According to the scenario set out in the book, which is due to be published here later this year, O groups were the first to evolve about 50,000 years ago, when humans were hunter-gatherers and were eating a fairly carnivorous diet. Nowadays Os are found everywhere, but they are especially common among Africans and American Indians.

Next to appear were the As, between 25,000BC and 15,000BC, whose diet was more vegetarian. Today many Japanese and western Europeans are As.

Then came Bs - 15,000BC to 10,000BC - now most common among eastern Europeans, east Indians, northern Chinese and Koreans, who began as cattle herders and are now highly tolerant of dairy products. However, they are at greater risk of bladder and kidney infections because they tend to lack an antibody that gives protection against certain bacterial diseases. The most recent arrivals are the ABs - the "modern diet blood group", according to D'Adamo - who can tolerate a wide range of food types. They appeared in Europe around 900AD.

"It's a very interesting idea," says David Weatherall, a professor of medicine at Oxford University. "We've known for some time that there is a link between blood groups and disease - O and ulcers, for instance - and it does seem likely that a particular group developed because it gave the people who had it protection against various infectious diseases such as malaria. I suppose there could be a link to food; it would be interesting to test it."

Blood groups were first discovered at the end of the last century as a result of research into why some blood transfusions failed. As we now know, you cannot put type A into someone with type B because markers on the surface of the blood cells identify the newcomer as foreign. D'Adamo's book takes this idea further and suggests that certain foods may be rejected in the same way.

The way this works is via markers, known as lectins, that are found on the surface of both body cells and those of plants. Sometimes they are incompatible, and when this happens they clump together and everything works far less efficiently. Bananas, for instance, are highly beneficial for Bs and ABs, neutral for type Os, and to be avoided by As. Long term, the clash between the lectins can lead to the degenerative diseases that are so common in the West.

So far the evidence for the theory comes largely from clinical work with patients, but large-scale studies should not be hard to do. D'Adamo's chronology is certainly open to question: there were plenty of early human vegetarians before 50,000BC, so what happened to them? But putting dates to something that leaves as little trace as changes in diet is hard. The meat-eating American Indians are something of a problem, too, since humans didn't arrive in the Americas until comparatively late - 15,000BC to 12,000BC, long after carnivorous Os developed - and they came from what is now northern China, from people who are now Bs and happy with dairy products.

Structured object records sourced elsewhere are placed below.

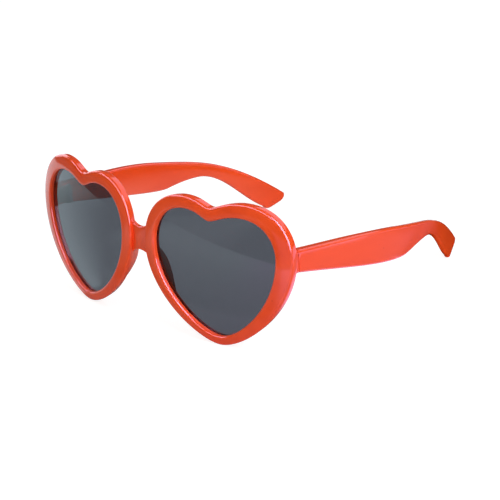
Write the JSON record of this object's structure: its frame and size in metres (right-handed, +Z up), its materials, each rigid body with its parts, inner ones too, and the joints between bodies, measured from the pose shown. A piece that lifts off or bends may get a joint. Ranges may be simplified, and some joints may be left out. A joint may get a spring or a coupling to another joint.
{
  "type": "sunglasses",
  "caption": "Heart shaped sunglasses with a moulded red frame, smoke grey lenses and folding temples.",
  "frame": {"origin": "on the ground, under the middle of the width and of the depth, with the temples open", "axes": "+Z up, -Y where the front looks, +Y towards the wearer's ears, +X towards the wearer's left"},
  "size_m": [0.1486, 0.1474, 0.062],
  "materials": {
    "red_frame": "glossy orange red moulded plastic",
    "smoke_lens": "clear smoke grey tint, polished",
    "hinge_steel": "bright plated"
  },
  "bodies": {
    "front": {"front_frame": "red_frame", "lens_left": "smoke_lens", "lens_right": "smoke_lens", "front_hinge_left": "hinge_steel", "front_hinge_right": "hinge_steel", "hinge_screw_left": "hinge_steel", "hinge_screw_right": "hinge_steel"},
    "left_temple": {"temple_left": "red_frame", "temple_hinge_left": "hinge_steel"},
    "right_temple": {"temple_right": "red_frame", "temple_hinge_right": "hinge_steel"}
  },
  "joints": [
    {"name": "left_temple_fold", "type": "hinge", "parent": "front", "child": "left_temple", "pos_m": [0.0646, -0.0531, 0.0392], "axis": [0, 0, 1], "range_deg": [0, 85]},
    {"name": "right_temple_fold", "type": "hinge", "parent": "front", "child": "right_temple", "pos_m": [-0.0646, -0.0531, 0.0392], "axis": [0, 0, -1], "range_deg": [0, 76]}
  ]
}
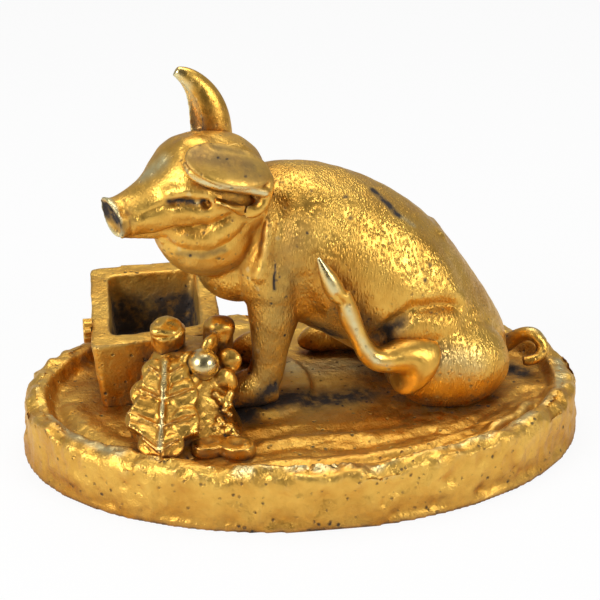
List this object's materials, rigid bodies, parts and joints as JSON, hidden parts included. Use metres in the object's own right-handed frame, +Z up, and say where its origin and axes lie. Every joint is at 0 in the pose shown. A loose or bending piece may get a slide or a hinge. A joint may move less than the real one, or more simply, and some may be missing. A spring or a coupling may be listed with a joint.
{
  "type": "still bank",
  "caption": "Still bank cast as a pig scratching itself beside a trough on an oval ground; coins go in at the back and out through a trap underneath.",
  "frame": {"origin": "middle of the base's underside, on the surface that the bank stands on", "axes": "+Z up, +X from the snout end towards the tail end along the base's long axis, -Y towards the viewer's side"},
  "size_m": [0.13, 0.09, 0.0871],
  "materials": {
    "gilt_body": "gilded casting with punched hair, dark in the hollows",
    "gilt_base": "gilded casting, rocky and matt, dark in the hollows",
    "gilt_trough": "gilded casting with pitted walls",
    "gilt_greens": "gilded casting, chased leaves",
    "worn_gilt": "gilding worn through to pale brass on the edges",
    "polished_brass": "polished pale brass",
    "screw_steel": "old steel, dulled",
    "trap_plate": "dull brass sheet",
    "spring_steel": "spring steel"
  },
  "bodies": {
    "bank": {"base_casting": "gilt_base", "body_half_near": "gilt_body", "body_half_far": "gilt_body", "head_casting": "gilt_body", "ear_upright": "gilt_body", "ear_folded": "worn_gilt", "hind_leg_raised": "worn_gilt", "tail_curl": "gilt_body", "trough_casting": "gilt_trough", "trough_knob": "gilt_trough", "leaf_sheaf": "gilt_greens", "cut_stalks": "gilt_greens", "fruit_ball": "polished_brass", "seed_pods": "gilt_greens", "body_screw": "screw_steel", "shell_dowels": "screw_steel", "seat_screws": "screw_steel", "trough_screws": "screw_steel", "trap_washer": "spring_steel", "trap_screw": "screw_steel"},
    "trap": {"coin_trap": "trap_plate"}
  },
  "joints": [
    {"name": "trap_swing", "type": "hinge", "parent": "bank", "child": "trap", "pos_m": [0.016, 0.004, 0.005], "axis": [0, 0, -1], "range_deg": [0, 100]}
  ]
}
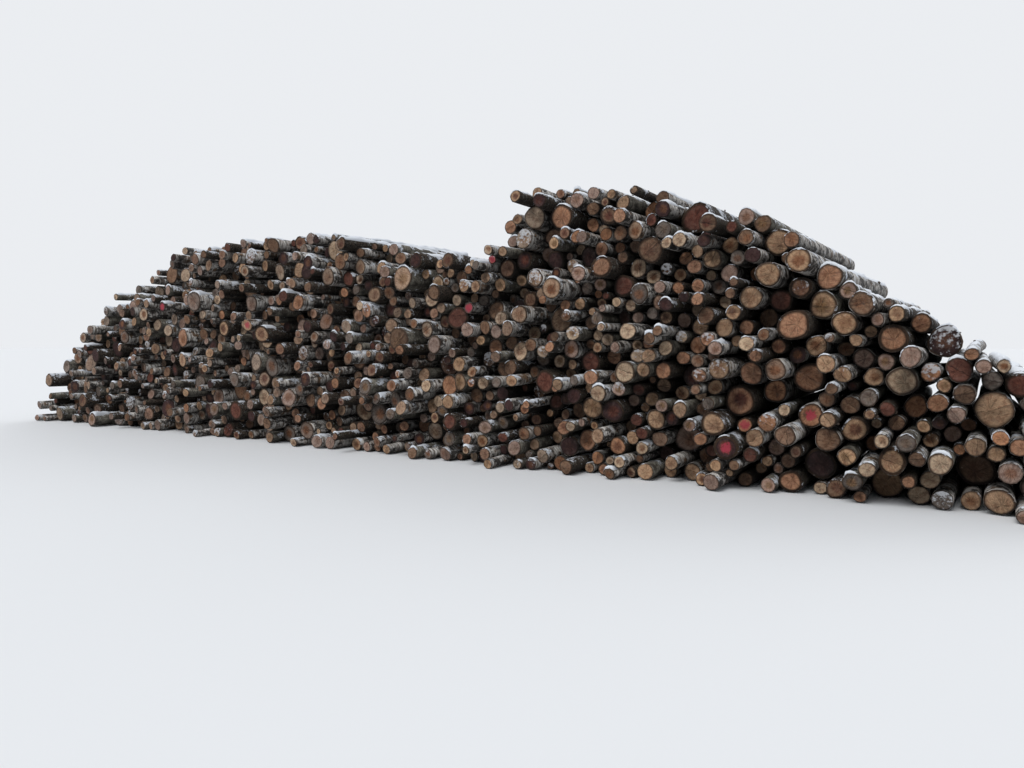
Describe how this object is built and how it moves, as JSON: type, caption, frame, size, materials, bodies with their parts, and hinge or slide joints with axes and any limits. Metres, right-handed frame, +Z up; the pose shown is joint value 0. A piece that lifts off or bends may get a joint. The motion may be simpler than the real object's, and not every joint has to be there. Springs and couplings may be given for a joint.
{
  "type": "stack of logs",
  "caption": "Long roadside stack of sawn round logs with bark, laid in each other's hollows, with level front and back faces of cut ends and a humped top.",
  "frame": {"origin": "on the ground, in the middle of the stack's length and depth", "axes": "+X along the stack, towards its lower, sloping end; +Y from the front ends into the pile; +Z up"},
  "size_m": [17.1984, 3.8, 3.4366],
  "materials": {
    "birch": "rough",
    "alder": "rough",
    "aspen": "rough"
  },
  "bodies": {
    "root": {"alder_logs_bay_01": "alder", "alder_logs_bay_02": "alder", "alder_logs_bay_03": "alder", "alder_logs_bay_04": "alder", "alder_logs_bay_05": "alder", "alder_logs_bay_06": "alder", "alder_logs_bay_07": "alder", "alder_logs_bay_08": "alder", "alder_logs_bay_09": "alder", "alder_logs_bay_10": "alder", "alder_logs_bay_11": "alder", "alder_logs_bay_12": "alder", "aspen_logs_bay_01": "aspen", "aspen_logs_bay_02": "aspen", "aspen_logs_bay_03": "aspen", "aspen_logs_bay_04": "aspen", "aspen_logs_bay_05": "aspen", "aspen_logs_bay_06": "aspen", "aspen_logs_bay_07": "aspen", "aspen_logs_bay_08": "aspen", "aspen_logs_bay_09": "aspen", "aspen_logs_bay_10": "aspen", "aspen_logs_bay_11": "aspen", "aspen_logs_bay_12": "aspen", "birch_logs_bay_01": "birch", "birch_logs_bay_02": "birch", "birch_logs_bay_03": "birch", "birch_logs_bay_04": "birch", "birch_logs_bay_05": "birch", "birch_logs_bay_06": "birch", "birch_logs_bay_07": "birch", "birch_logs_bay_08": "birch", "birch_logs_bay_09": "birch", "birch_logs_bay_10": "birch", "birch_logs_bay_11": "birch", "birch_logs_bay_12": "birch"}
  },
  "joints": []
}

But, at a practical level, the approach obviously works for some.

"Different foods have different effects depending on your blood type," says D'Adamo. "For instance meat, which is fine for Os, will tend to slow down digestion and metabolism for As, while carbohydrates have the opposite effect." It certainly gives a new twist to losing weightn

Know your blood type

Blood type is O: Eat meat (high protein, low carbohydrate). Cut out wheat and most other grains. Engage in vigorous aerobic exercise. Your risk factors for ulcers and inflammatory diseases such as arthritis increase if you eat incorrectly for your type.

Blood type is A: You should be largely vegetarian (high carbohydrate, low fat). Engage in gentle exercise such as yoga or golf. Meditate to deal with stress. Your risk factors for cancer and heart disease increase if you eat incorrectly.

Blood type B: You should have the most varied diet of all the blood types, one including meat; yours is the only blood type that does well with dairy products. Engage in exercise such as moderate swimming or walking. Your risk for slow-growing viruses that attack the nervous system increases if you eat incorrectly for your type.

Blood type AB: You have most of the benefits and intolerances of types A and B. Engage in calming exercises and relaxation techniques. You have the friendliest immune system.